Meno condivisibile del punto di vista di Muccino è infatti quello di chi non tollera che siano toccati i maestri, dei conservatori che vogliono il patrimonio culturale sotto una teca di cristallo, di coloro che usano Pasolini per definire se stessi e posizionarsi più in alto degli altri, di chi ama andare sul sicuro e loda chi è facile lodare, senza provare a fare un discorso critico, di chi si sente tranquillo nel galleggiare sulla superficie del comune sentire e non fa nessuno sforzo intellettuale. L’idea stessa di scalfire la mitologia di Pasolini regista sarebbe da sponsorizzare ed è di certo apprezzabile se viene da qualcuno che il cinema lo conosce come Muccino. Perché l’altra parte risibile della valanga di insulti piovuti sul regista che ora lavora in America ha riguardato i suoi film. Come se una persona potesse criticare un’altra solo se in vita ha fatto di meglio e soprattutto come se la qualità migliore di Gabriele Muccino non fosse proprio lo stile visivo.

Quello che in molti (e non certo da ieri) non capiscono della maniera in cui Gabriele Muccino realizza film, è il medesimo dettaglio che non colgono in questa discussione, ovvero che al cinema lo stile visivo e la capacità di generare immagini che parlino più delle parole è fondamentale, a volte più della storia o delle parole. In questo senso la conoscenza tecnica del mezzo è preferibile, ma anche degli ignoranti di regia hanno saputo girare film con uno stile visivo unico che ne ha determinato l’impatto. Questo non è sempre stato il caso di Pasolini, che nelle sue prime opere guardava molto a Bolognini e al Bertolucci dell’epoca come riferimenti estetici, nonostante la collaborazione con Tonino Delli Colli non ne era all’altezza (se non per Mamma Roma, caso quasi unico nella sua filmografia, di vera poesia della composizione). In seguito inoltre si è distaccato sempre di più da quell’idea di messa in scena per arrivare ad un’altra, quella dei suoi film a colori, che non  ha mai trovato un immaginario o una dimensione visiva all’altezza dei contenuti che voleva narrare. Tutto ciò non vuole sminuire l’importanza delle opere in questione, ma semmai inquadrarle con più razionalità e meno emotività.

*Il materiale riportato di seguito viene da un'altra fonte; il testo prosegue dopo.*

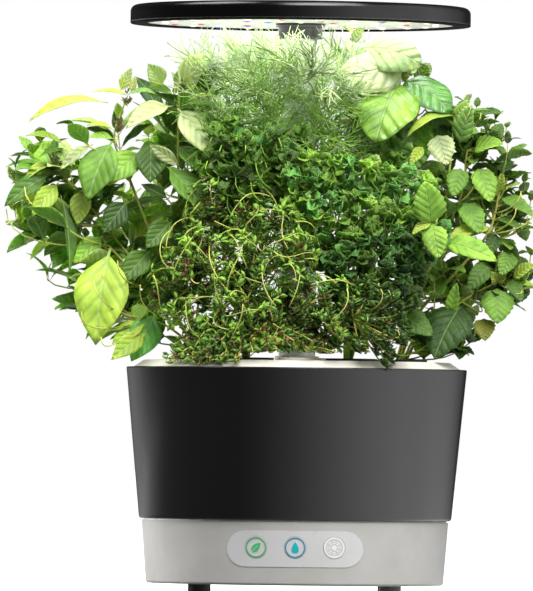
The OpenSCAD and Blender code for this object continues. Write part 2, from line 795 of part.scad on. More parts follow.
// A square root crown stands on the sponge, and a bar stem runs from it to the first clump
module plant(pod, stem_r, clumps, blades = []) {
    foot = concat(pod_xy(pod), [sponge_z1]);
    crown = 2 * (stem_r + crown_w);
    translate(foot - [crown / 2, crown / 2, 0]) cube([crown, crown, sponge_drop + crown_h]);
    bar(foot + [0, 0, sponge_drop], [clumps[0].x, clumps[0].y, deck_z + clumps[0].z], stem_r);
    translate([0, 0, deck_z]) {
        for (c = clumps) translate([c.x, c.y, c.z]) sphere(r = c[3]);
        for (b = blades) blade(b[0], b[1], b[2]);
    }
}

// A pointed leaf outline, extruded to a thin plate whose face looks to the front and up
module blade(a, b, w) {
    leaf_t = 1.6;
    d = b - a;
    l = norm([d.x, 0, d.z]);
    r = (l * l + w * w) / (4 * w);
    translate([a.x, (a.y + b.y) / 2, a.z]) rotate([90, -atan2(d.z, d.x), 0])
        linear_extrude(leaf_t, center = true)
            intersection() {
                translate([l / 2, r - w / 2]) circle(r = r);
                translate([l / 2, w / 2 - r]) circle(r = r);
            }
}

module thai_basil() { color([0.35, 0.55, 0.2]) plant(4, 3, thai_basil_clumps, thai_basil_blades); }
module dill() { color([0.6, 0.75, 0.42]) plant(3, 2.5, dill_clumps); }
module genovese_basil() {
    color([0.5, 0.7, 0.25]) plant(2, 3, genovese_basil_clumps, genovese_basil_blades);
}
module mint() { color([0.25, 0.5, 0.2]) plant(1, 2.5, mint_clumps, mint_blades); }
module parsley() { color([0.3, 0.52, 0.18]) plant(6, 3, parsley_clumps); }
module thyme() { color([0.35, 0.42, 0.15]) plant(5, 2, thyme_clumps); }

// ---------------------------------------------------------------- post

module post_sleeve() {
    color([0.72, 0.74, 0.76]) ring(sleeve_r, sleeve_r0, sleeve_z0, sleeve_z1);
}

module post_bush() {
    color([0.08, 0.08, 0.085]) {
        ring(bush_r, post_r + run, sleeve_z1, sleeve_z1 + bush_h);
        ring(sleeve_r0 - run, post_r + run, sleeve_z1 - skirt_len, sleeve_z1 + bush_h / 2);
    }
}

module post_tube() {
    color([0.8, 0.82, 0.84]) {
        ring(post_r, post_r - post_wall, post_z0, post_z1);
        ring(plug_r, post_r - post_wall, post_z0, post_z0 + plug_h);
    }
}

module lamp_lead() {
    color([0.1, 0.1, 0.1])
        ring(lead_r, 0, lead_z0, lid_z);
}

module lamp_hub() {
    color([0.06, 0.06, 0.065])
    difference() {
        union() {
            ring(hub_r + 0.2, 0, hub_z0, hub_z0 + hub_lip_t);
            ring(hub_r - 0.5, 0, hub_z0, hub_z0 + hub_lip_t + hub_groove_t + 1);
            ring(hub_r, 0, hub_z0 + hub_lip_t + hub_groove_t, panel_z0);
            ring(hub_flange_r, 0, panel_z0 - hub_flange_t, panel_z0);
            ring(hub_neck_r, 0, panel_z0 - 1, lid_z);
        }
        ring(post_r + run, 0, hub_z0 - 1, post_z1);
        ring(lead_r + fix, 0, post_z1 - 1, lid_z + 1);
    }
}

// ---------------------------------------------------------------- lamp disc

module hood_shell() {
    color([0.05, 0.05, 0.055])
    difference() {
        union() {
            rotate_extrude()
                polygon(concat(
                    [[0, lid_z], [hood_r - hood_wall - 2, lid_z], [hood_r - hood_wall, lid_z - 2],
                     [hood_r - hood_wall, panel_z0], [hood_r, panel_z0]],
                    arc([hood_r - hood_edge_r, hood_z1 - hood_edge_r], hood_edge_r, 0, 90),
                    [[0, hood_z1]]));
            for (i = [1:hood_screw_count])
                translate(polar(hood_screw_r, hood_screw_angle(i))) ring(3, 0, panel_z0, lid_z + 1);
            for (i = [1:hood_screw_count])
                translate(polar(standoff_ring_r, hood_screw_angle(i)))
                    ring(standoff_r, 0, spreader_z1, lid_z + 1);
        }
        for (i = [1:hood_screw_count])
            translate(polar(hood_screw_r, hood_screw_angle(i)))
                ring(1.25 + run, 0, panel_z0 - 1, panel_z0 + 7.5);
    }
}
function hood_screw_angle(i) = (i - 0.5) * 360 / hood_screw_count;

module hood_bezel() {
    color([0.05, 0.05, 0.055])
    difference() {
        rotate_extrude()
            polygon(concat(
                [[light_r, hood_z0]],
                arc([hood_r - bezel_edge_r, hood_z0 + bezel_edge_r], bezel_edge_r, -90, 0),
                [[hood_r, panel_z0], [light_r, panel_z0]]));
        for (i = [1:hood_screw_count])
            translate(polar(hood_screw_r, hood_screw_angle(i))) {
                ring(1.25 + fix / 2, 0, hood_z0 - 1, panel_z0 + 1);
                ring(2.4 + fix / 2, 0, hood_z0 - 1, hood_z0 + 0.7);
            }
    }
}

module hood_screws() {
    color([0.12, 0.12, 0.13])
    for (i = [1:hood_screw_count])
        translate(polar(hood_screw_r, hood_screw_angle(i))) {
            ring(2.4, 0, hood_z0 + 0.1, hood_z0 + 0.7);
            ring(1.25, 0, hood_z0 + 0.5, panel_z0 + 7);
        }
}

module led_board() {
    color([0.93, 0.94, 0.94]) ring(lamp_board_r, hub_neck_r + fix, panel_z0, spreader_z0);
}

// LED number n on the board is red, blue or white
function led_kind(n) = n % 10 == 5 ? "blue" : n % 5 == 2 ? "red" : "white";
function leds_before(ring) = ring == 0 ? 0 : led_counts[ring - 1] + leds_before(ring - 1);
function led_ring_r(ring) = light_r - led_edge - (len(led_counts) - 1 - ring) * led_ring_pitch;

module leds(kind) {
    for (k = [0:len(led_counts) - 1], i = [0:led_counts[k] - 1])
        if (led_kind(leds_before(k) + i) == kind)
            rotate(360 * (i + k / 2) / led_counts[k]) translate([led_ring_r(k), 0, panel_z0]) {
                translate([-led_w / 2, -led_w / 2, -led_h / 2]) cube([led_w, led_w, led_h / 2]);
                translate([0, 0, -led_h]) cylinder(d = led_w * 0.72, h = led_h);
            }
}

module heat_spreader() {
    color([0.78, 0.79, 0.8]) ring(spreader_r, hub_neck_r + fix, spreader_z0, spreader_z1);
}

module lamp_driver() {
    color([0.12, 0.3, 0.18]) {
        translate([driver_x - driver_w / 2, -driver_len / 2, spreader_z1])
            cube([driver_w, driver_len, board_t]);
        for (side = [-1, 1])
            translate([driver_x, side * driver_len / 4, spreader_z1 + board_t / 2])
                cylinder(r = capacitor_r, h = capacitor_h);
    }
}

// ---------------------------------------------------------------- output

base_plate();
base_shell();
post_socket();
base_gasket();
base_screws();
for (i = [1:4]) foot(i);
control_overlay();
key(-1);  // key_feed
key(0);  // key_water
key(1);  // key_light
tact_switches();
control_board();
base_wiring();
dc_jack();
bowl();
dry_column();
strainer();
pump_housing();
pump_rotor();
riser_tube();
float_guide();
float();
grow_deck();
fill_cover();
for (i = [1:pod_count]) basket(i);
for (i = [1:pod_count]) sponge(i);
thai_basil();
dill();
genovese_basil();
mint();
parsley();
thyme();
post_sleeve();
post_bush();
post_tube();
lamp_lead();
lamp_hub();
hood_shell();
hood_bezel();
hood_screws();
led_board();
leds("white");  // leds_white
color([0.8, 0.25, 0.25]) leds("red");  // leds_red
color([0.3, 0.4, 0.85]) leds("blue");  // leds_blue
heat_spreader();
lamp_driver();
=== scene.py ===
"""Looks of a countertop hydroponic garden.

A disc grow lamp stands on a telescoping post over a black water bowl, and six herbs grow from pods in
the bowl's deck: Thai basil, dill, Genovese basil, mint, curly parsley and thyme. The housings, the post
and the lamp come from the frame and get their finishes here. The herbs, their grow sponges and the
marks on the keys are modelled here. Plant sizes are in millimetres and all else is in metres.
"""

import logging
import math
from dataclasses import dataclass, field, replace
from enum import Enum
from typing import Callable, Sequence, Union

import bmesh
import bpy
import numpy as np
from mathutils import Matrix, Vector


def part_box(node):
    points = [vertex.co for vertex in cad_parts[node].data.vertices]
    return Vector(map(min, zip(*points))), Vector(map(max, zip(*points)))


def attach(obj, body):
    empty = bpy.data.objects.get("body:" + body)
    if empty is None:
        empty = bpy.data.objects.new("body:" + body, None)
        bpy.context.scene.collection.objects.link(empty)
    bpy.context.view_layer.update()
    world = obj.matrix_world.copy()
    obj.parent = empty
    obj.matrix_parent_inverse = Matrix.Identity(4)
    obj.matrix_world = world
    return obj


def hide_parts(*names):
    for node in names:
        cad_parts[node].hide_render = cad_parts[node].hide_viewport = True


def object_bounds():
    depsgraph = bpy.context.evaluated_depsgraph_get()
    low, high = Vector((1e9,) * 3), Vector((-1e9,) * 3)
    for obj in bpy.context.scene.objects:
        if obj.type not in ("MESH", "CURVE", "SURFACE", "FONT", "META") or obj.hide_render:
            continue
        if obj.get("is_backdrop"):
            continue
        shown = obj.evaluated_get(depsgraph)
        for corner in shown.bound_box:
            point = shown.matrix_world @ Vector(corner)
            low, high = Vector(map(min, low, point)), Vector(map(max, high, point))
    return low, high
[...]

Esagera quindi Gabriele Muccino ad imputare a Pasolini l’effettiva degenerazione dell’impatto visivo del nostro cinema e sbaglia completamente a tirare in quest’insieme anche Nanni Moretti, che invece è il tipico esempio di regista con uno stile visivo complesso, dotato di incredibile inventiva e capacità comunicativa. Dove non esagera però è a voler andare contro la più pericolosa delle derive, la stessa che gli si è riversata contro: il conformismo intellettuale. Criticare Pasolini (ma anche Fellini, Rossellini, De Sica…) è un imperativo, è doveroso, com'è doveroso che lo possa fare chiunque, purché lo faccia con calma, avendo qualche idea a disposizione e badando bene a non sparare cretinate. Non può farlo solo chi vanta titoli pari a questi cineasti, cioè nessuno, che a discutere e mettere in questione si fa solo del bene.